NOTE: the sprite's direction vector goes through the center of its bitmap, so sprite with zero yaw and pitch will land in the center of the output sphere map.
[<sprite layer>]:angle
   Floating-point value in degrees dictating the size of the sprite on the sky. The angle is taken across the mid-point, across width or height (whichever is greater). Sprite edges cannot touch together, so maximum attainable angle for a square image is about 254 degrees (may be significantly larger for thin strips, but always less than 360).
[<sprite layer>]:size   
   Alternative way to set angle.
   This value is in pixels of the output bitmap. The resulting angle is calculated relative to the sphere map width (a good enough approximation), or double the cube map height (which is rough and imprecise).
[<sprite layer>]:force_aspect
   Floating-point value. Forces aspect (height to width ratio) regardless of the bitmap's actual dimensions.
[<sprite layer>]:aspect_correction   
   Floating-point value. Aspect (height to width ratio) is multiplied by this.
   Ignored if force_aspect is set.
[<solid color layer>]:color
   Three or four floating-point values separated by commas, for red, green, blue and optional alpha.
   If alpha is omitted, it is set to 1.0
[<gradient layer>]:start_color
   Three or four floating-point values separated by commas, for red, green, blue and optional alpha.
   If alpha is omitted, it is set to 1.0
[<gradient layer>]:end_color
   OPTIONAL. If omitted, the end color is the same as the start color but with alpha set to 0.
   Three or four floating-point values separated by commas, for red, green, blue and optional alpha.

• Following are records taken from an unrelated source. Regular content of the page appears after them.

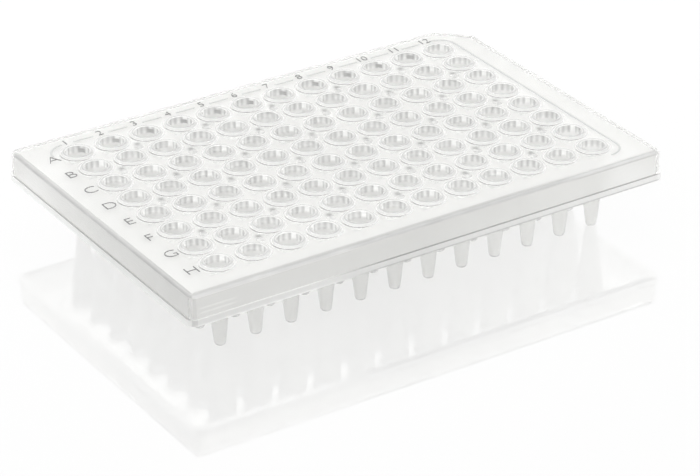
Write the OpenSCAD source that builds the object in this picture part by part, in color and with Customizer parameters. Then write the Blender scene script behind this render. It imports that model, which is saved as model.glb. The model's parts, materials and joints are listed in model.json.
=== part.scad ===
// 96-well PCR plate, semi-skirted, with a cut corner beside well A12.
// One clear moulding: a flat deck with 8 x 12 conical tubes below it, a raised rim round each
// mouth and a short skirt that ends in a narrow lip. The plate stands on the tips of its tubes.
// The origin is on the floor under the middle of the well grid. Columns 1 to 12 run along +X
// and row A lies towards +Y. All sizes are in millimetres.

/* [Well grid] */
// Number of lettered rows, A being the first
rows = 8; // [2:1:8]
// Number of numbered columns
columns = 12; // [2:1:12]
// Distance from one well centre to the next
pitch = 9; // [8.6:0.1:9.2]

/* [Deck] */
// Length of the plate where the deck turns down into the skirt
plate_l = 123.6; // [121:0.1:126]
// Width of the plate there
plate_w = 83; // [81:0.1:85]
// Height of the deck's top face above the tips of the tubes
deck_top = 20; // [19:0.1:22]
// Thickness of the deck
deck_t = 1; // [0.7:0.1:1.4]
// Radius of the edge between the deck and the skirt
edge_r = 0.8; // [0.3:0.1:1.2]
// Radius of the upright corners
corner_r = 1.6; // [1:0.1:3]
// Length that the cut corner beside A12 takes from each side
key_cut = 7.2; // [4:0.1:9]

/* [Skirt] */
// Height of the skirt from the deck's top face down to its foot
skirt_h = 7.3; // [5:0.1:12]
// Thickness of the skirt's wall
skirt_t = 1.1; // [0.8:0.1:1.5]
// How far the skirt leans out from its head to its foot
skirt_lean = 0.15; // [0.05:0.05:0.6]
// Height of the lip along the skirt's foot
lip_h = 1.6; // [0.8:0.1:2.5]
// How far the lip stands out from the wall
lip_out = 0.3; // [0.2:0.1:1]
// Broken edge of the lip
lip_edge = 0.12; // [0.05:0.01:0.18]

/* [Tubes] */
// Diameter of the bore at the mouth of a well
bore_d = 5.5; // [5:0.1:5.6]
// How far the straight mouth of a bore reaches below the deck
mouth_below = 0.2; // [0.1:0.05:0.5]
// Draft of the bore on each side, from the straight mouth down to the neck
bore_draft = 0.06; // [0.02:0.01:0.1]
// Wall of the upper, straight part of a tube
tube_wall = 0.35; // [0.3:0.05:0.5]
// Height above the tip at which the tube starts to narrow
neck_z = 13.9; // [12:0.1:16]
// Height above the tip at which the taper eases
waist_z = 6.6; // [5:0.1:8]
// Outer diameter at that height
waist_d = 3.95; // [3.6:0.05:4.2]
// Outer diameter just above the rounded tip
tip_d = 2.7; // [2.4:0.05:3]
// Height of the rounded tip
tip_h = 1; // [0.8:0.1:1.2]
// Diameter of the small flat under the tip
tip_flat_d = 1.2; // [0.8:0.1:1.6]
// Wall of the thin, conical part of a tube
cone_wall = 0.35; // [0.3:0.05:0.5]

/* [Mouth rims] */
// Height of the rim above the deck
rim_h = 0.5; // [0.3:0.05:0.8]
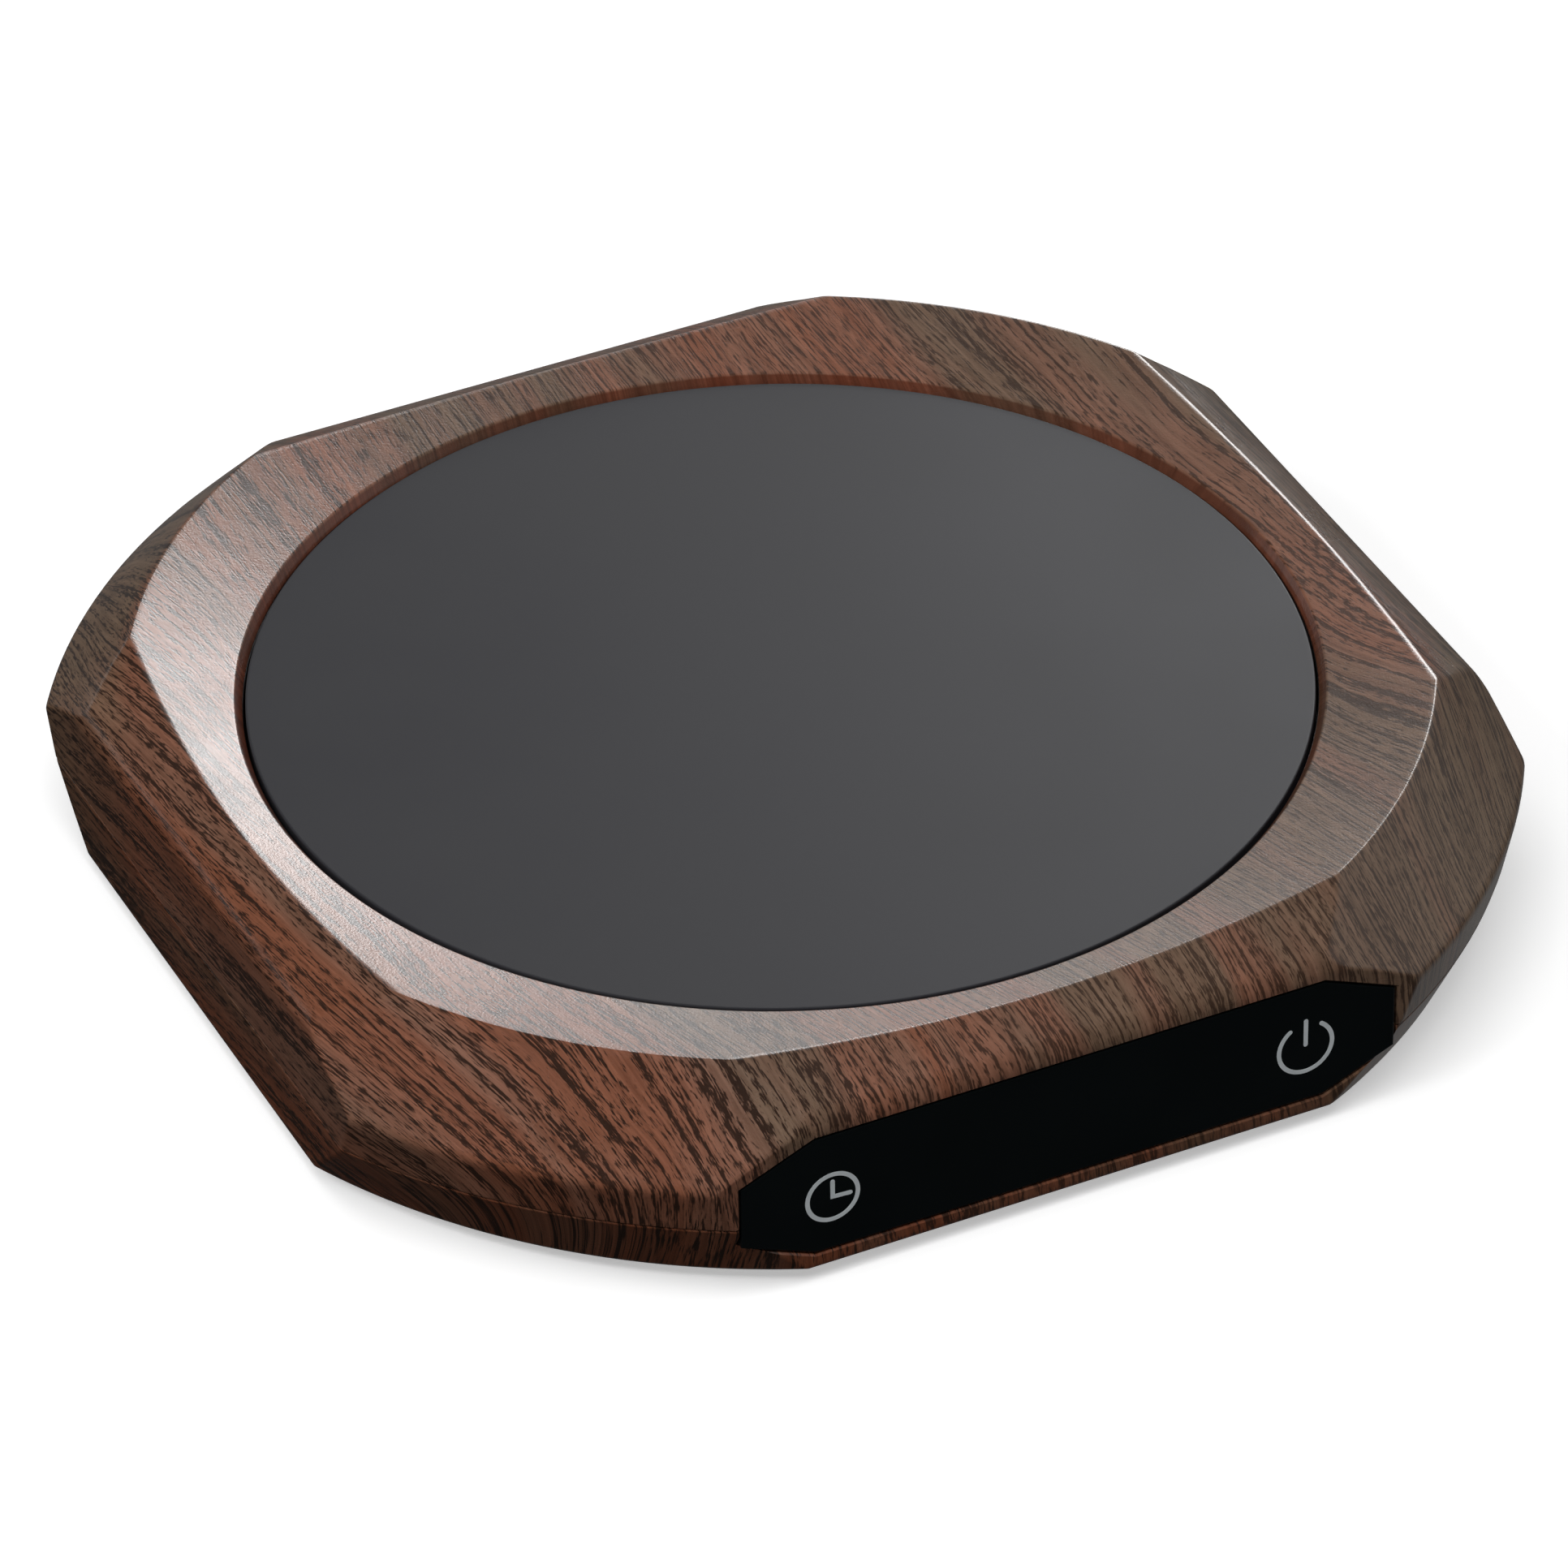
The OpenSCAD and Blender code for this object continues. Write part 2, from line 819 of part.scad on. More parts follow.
// Square base with a round drum on it
module drum(w, base_t, d, h) {
    translate([-w / 2, -w / 2, 0]) cube([w, w, base_t]);
    cylinder(d = d, h = h);
}

module inductor() {
    color("#3d3d3d") translate([coil_x, coil_y, board_top]) drum(coil_w, 1, coil_w - 0.4, coil_h);
}

module capacitors() {
    color("#b8bcc2")
        for (x = cap_x)
            translate([x, cap_y, board_top]) drum(cap_w, 0.8, cap_w - 0.4, cap_h);
}

module chip_resistors() {
    color("#30302e")
        for (i = [0:5], j = [0, 1])
            translate([chip_x + 8 + i * 2.6, chip_y + chip_size[1] + 3 + j * 2.2, board_top])
                cube([1.6, 0.9, 0.5]);
}

// Round buzzer with a sound hole
module buzzer() {
    color("#1b1b1b")
        translate([buzzer_x, buzzer_y, board_top])
            difference() {
                cylinder(d = buzzer_d, h = buzzer_h);
                translate([0, 0, buzzer_h / 2]) cylinder(d = buzzer_d / 4, h = buzzer_h);
            }
}

function socket_len(i) = socket_ways[i] * plug_pitch + 2;

// Socket number i, drawn in by g all round, from z0 to z1
module socket_block(i, g, z0, z1) {
    block(
        [socket_x[i] + g, socket_y + g, z0],
        [socket_x[i] + socket_len(i) - g, socket_y + socket_w - g, z1]
    );
}

// Open-topped sockets for the three wire plugs
module wire_sockets() {
    color("ivory")
        for (i = [0:2])
            difference() {
                socket_block(i, 0, board_top, board_top + plug_socket_h);
                socket_block(i, socket_wall, board_top + 1, board_top + plug_socket_h + 1);
            }
}

module wire_plugs() {
    color("white")
        for (i = [0:2]) socket_block(i, socket_wall + 0.1, board_top + 1.05, plug_top);
}

// Where wire number k leaves plug number i
function plug_way(i, k) = [socket_x[i] + 1 + plug_pitch * (k + 0.5), socket_y + socket_w / 2, plug_top];

module heater_leads() {
    level = (plug_top + tray_z) / 2;
    color("red")
        for (k = [0, 1]) {
            x = (2 * k - 1) * lead_x;
            wire([
                plug_way(0, k),
                plug_way(0, k) + [0, 0, lead_rise],
                [x, lead_y, level],
                [x, lead_y, track_z]
            ], lead_d);
        }
}

module sensor_leads() {
    color("white")
        for (k = [0, 1]) {
            x = (k - 0.5) * sensor_d / 2;
            wire([
                plug_way(1, k),
                plug_way(1, k) + [0, 0, lead_rise],
                [x, 0, sensor_bottom - lead_rise],
                [x, 0, sensor_bottom]
            ], thin_lead_d);
        }
}

module display_cable() {
    back = -flat + touch_board_y + board_t;
    color("black")
        for (k = [0:socket_ways[2] - 1])
            wire([
                plug_way(2, k),
                plug_way(2, k) + [0, 0, lead_rise],
                [(k + 1) * plug_pitch, back + 5, window_mid_z],
                [(k + 1) * plug_pitch, back, window_mid_z]
            ], thin_lead_d);
}

// ---- Front window ----

module front_window() {
    color("#0b0d0f") window_plate(0, -flat + window_inset, -flat + window_back);
}

// Adhesive frame that holds the window on its tongue
module window_tape() {
    color("#202020")
        difference() {
            window_plate(-0.3, -flat + window_back, -flat + tongue_front);
            block(
                [-display_w / 2 - 1, -flat, window_mid_z - display_h / 2 - 0.4],
                [display_w / 2 + 1, 0, window_mid_z + display_h / 2 + 0.4]
            );
            behind_window(touch_x, touch_board_y) cylinder(d = touch_pad_d + 1, h = touch_board_y);
        }
}

module touch_board() {
    y = -flat + touch_board_y;
    color("#1f5c3a")
        difference() {
            block(
                [-touch_board_w / 2, y, touch_board_z],
                [touch_board_w / 2, y + board_t, touch_board_z + touch_board_h]
            );
            behind_window(touch_post_x, touch_board_y + board_t + 1)
                cylinder(d = small_screw_d + 2 * clearance, h = board_t + 2);
        }
}

module touch_board_screws() {
    color("silver")
        behind_window(touch_post_x, touch_board_y + board_t + small_head_h)
            screw(small_core_d, board_t + 2.4, small_head_d, small_head_h);
}

// Conductive rubber columns between the touch board and the window
module touch_pads() {
    color("#1a1a1a")
        behind_window(touch_x, touch_board_y)
            cylinder(d = touch_pad_d, h = touch_board_y - window_back);
}

// Three-digit display: seven bars a digit, sunk into its face
module led_display() {
    digit_w = 4;
    digit_h = 6;
    digit_pitch = 7.5;
    bar = 0.8;
    bar_gap = 0.15;
    bar_deep = 1.2;
    color("#26282b")
        difference() {
            block(
                [-display_w / 2, -flat + display_front, window_mid_z - display_h / 2],
                [display_w / 2, -flat + touch_board_y, window_mid_z + display_h / 2]
            );
            for (n = [-1:1])
                translate([n * digit_pitch, -flat + display_front - 1, window_mid_z]) {
                    for (s = [-1:1])
                        translate([-digit_w / 2 + bar, 0, s * (digit_h / 2 - bar / 2) - bar / 2])
                            cube([digit_w - 2 * bar, bar_deep, bar]);
                    for (x = [-1, 1], s = [-1, 1])
                        translate([
                            x * (digit_w - bar) / 2 - bar / 2,
                            0,
                            (s - 1) * digit_h / 4 + bar + bar_gap
                        ])
                            cube([bar, bar_deep, digit_h / 2 - 2 * (bar + bar_gap)]);
                }
        }
}

// ---- Power inlet ----

module inlet_bore(d, y0, y1) {
    translate([0, y1, inlet_z]) rotate([90, 0, 0]) cylinder(d = d, h = y1 - y0);
}

// Barrel socket with a round nose that shows in the back wall
module dc_inlet() {
    color("#17181a")
        difference() {
            union() {
                block(
                    [-inlet_w / 2, inlet_front - inlet_l, board_top],
                    [inlet_w / 2, inlet_front, board_top + inlet_h]
                );
                inlet_bore(nose_d, inlet_front - 1, nose_front);
            }
            inlet_bore(socket_d, nose_front - socket_l, nose_front + 1);
            inlet_bore(lead_in_d, nose_front - lead_in_l, nose_front + 1);
        }
}

module inlet_pin() {
    root = nose_front - socket_l;
    tip = 0.5;
    color("gold")
        translate([0, root, inlet_z])
            rotate([-90, 0, 0])
                union() {
                    cylinder(d = pin_d, h = socket_l - pin_recess - tip, $fn = 48);
                    translate([0, 0, socket_l - pin_recess - tip])
                        cylinder(d1 = pin_d, d2 = pin_d * 0.5, h = tip, $fn = 48);
                }
}

// ---- Fasteners and feet ----

module case_screws() {
    color("silver")
        on_diagonals(boss_r)
            translate([0, 0, head_seat - head_h])
                screw(screw_d - 0.1, case_screw_l, head_d, head_h);
}

module rubber_feet() {
    soft = 0.5;
    color("#1c1c1c")
        on_diagonals(foot_r)
            rotate_extrude()
                polygon([
                    [0, 0],
                    [foot_d / 2 - soft, 0],
                    [foot_d / 2, soft],
                    [foot_d / 2, foot_h + foot_inset],
                    [0, foot_h + foot_inset]
                ]);
}

top_shell();
base_cover();
glass_plate();
plate_seal();
heat_spreader();
mica_sheet_upper();
heating_track();
mica_sheet_lower();
insulation_pad();
clamp_tray();
clamp_screws();
temperature_sensor();
thermal_fuse();
control_board();
board_screws();
controller_chip();
power_transistor();
inductor();
capacitors();
chip_resistors();
buzzer();
wire_sockets();
wire_plugs();
heater_leads();
sensor_leads();
display_cable();
touch_board();
touch_board_screws();
touch_pads();
led_display();
front_window();
window_tape();
dc_inlet();
inlet_pin();
case_screws();
rubber_feet();
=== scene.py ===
# %% [markdown]
# # An electric mug warmer
#
# The object is a flat wooden-looking box with a round black glass plate on top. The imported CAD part
# gives every piece its place and size. This script keeps that frame and gives each piece its looks:
# smooth meshes for what the CAD model can only facet, and a procedural material for every surface.
# All lengths below are in millimetres, and a mesh is turned into metres when it is made.

# %% Load the frame
import json
import math

import bmesh
import bpy
import numpy as np
from mathutils import Matrix, Vector


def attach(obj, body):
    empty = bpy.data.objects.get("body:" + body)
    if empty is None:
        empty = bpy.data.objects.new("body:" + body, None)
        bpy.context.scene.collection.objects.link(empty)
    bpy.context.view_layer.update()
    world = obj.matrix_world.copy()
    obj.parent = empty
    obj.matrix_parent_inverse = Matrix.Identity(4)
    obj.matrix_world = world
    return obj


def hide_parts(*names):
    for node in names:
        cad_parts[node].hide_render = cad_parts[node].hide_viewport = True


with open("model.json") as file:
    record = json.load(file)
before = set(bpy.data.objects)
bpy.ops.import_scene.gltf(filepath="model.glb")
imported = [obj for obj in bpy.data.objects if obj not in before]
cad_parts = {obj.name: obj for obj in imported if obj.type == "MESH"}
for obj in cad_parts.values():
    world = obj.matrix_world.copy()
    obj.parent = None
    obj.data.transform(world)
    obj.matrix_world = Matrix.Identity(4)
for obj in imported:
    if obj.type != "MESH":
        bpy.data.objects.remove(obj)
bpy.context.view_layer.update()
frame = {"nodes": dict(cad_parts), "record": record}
MM = 0.001
print("frame:", len(frame["nodes"]), "nodes")

# %% [markdown]
# ## The housing's shape as a formula
#
# The housing is a cut gem: round corners made of cones, four flat walls, a chamfer over each wall
# and a dished rim on top. A box model with bevels would fight with the places where a cone, a wall
# and a chamfer meet. So the shape is written as a distance formula: each face is a plane or a cone,
# and each edge is where two faces are blended with a small radius. Every vertex is then pushed onto
# the formula's surface, and its shading normal is the formula's own slope.

# %% Sizes of the housing
FOOT_H = 1.5                 # the feet hold the underside this high
FLAT = 60.0                  # half the width across the flat walls
PARTING_Z, PARTING_GAP = 8.4, 0.15
WALL = 2.2
LIP_R, LIP_Z = 50.6, 19.55   # inner lip of the dished rim
RIM_R, RIM_Z = 61.2, 21.95   # where the cone and the dish would meet without rounding
RIDGE_R, RIDGE_Z = 69.7, 13.25
PARTING_R, BOTTOM_R = 68.7, 65.5
CHAMFER_Z, CHAMFER_ANGLE = 17.76, math.radians(31.1)
LEDGE_R, LEDGE_LOW, LEDGE_HIGH = 46.5, 14.2, 15.6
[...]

   If alpha is omitted, it is set to 1.0
[<gradient layer>]:start_angle
[<gradient layer>]:end_angle
   Floating-point values culled to 0.0..180.0
   Please note that *all* gradients are conical, due to spherical nature of the sky space.
   If any omitted, 0 is assumed but you *have* to declare either.
   Angles less than start angle are filled with start color, and angles greater than the end angle are filled with end color.
      A fuzzy spot: end_angle=30, no start_angle
      A clear spot in a sphere of solid color: start_angle=30, no end_angle
      A basic sky with a blurred horizon: start_angle=80 end_angle=100, pitch=90, start color blue and end color brown.
[<gradient layer>]:power
   Floating-point value that dictates how non-linear the gradient would be.
   Culled to 0.0001..10000.0
   Default is 1.0
   Basically, a power of transitional value between 0.0 (start) and 1.0 (end) would be taken. Remember how power functions behave in this range: 0.5 is square root, so mid-point would be shifted towards the start. 2 is square, so mid-point would be shifted towards the end.
[<group layer>]:layers
   A comma-separated list of layer identifiers
   Please note that groups can share layers without limit! Make sure you don't create circular references or CheSkymp would hang.

Title: Re: My new sky initiative :p
Post by: cheb on November 20, 2019, 11:46:40 AM
Update: updated the app to be compatible with Free Pascal 3 (download link stays the same), performed dramatic bug hunt and optimization wrapping all numeric constants in code into type-casts to float (did not help any, still slow as hell) and finally made something useful.

This has no input bitmaps, made of conical gradient layers only. Sky intended for ctf.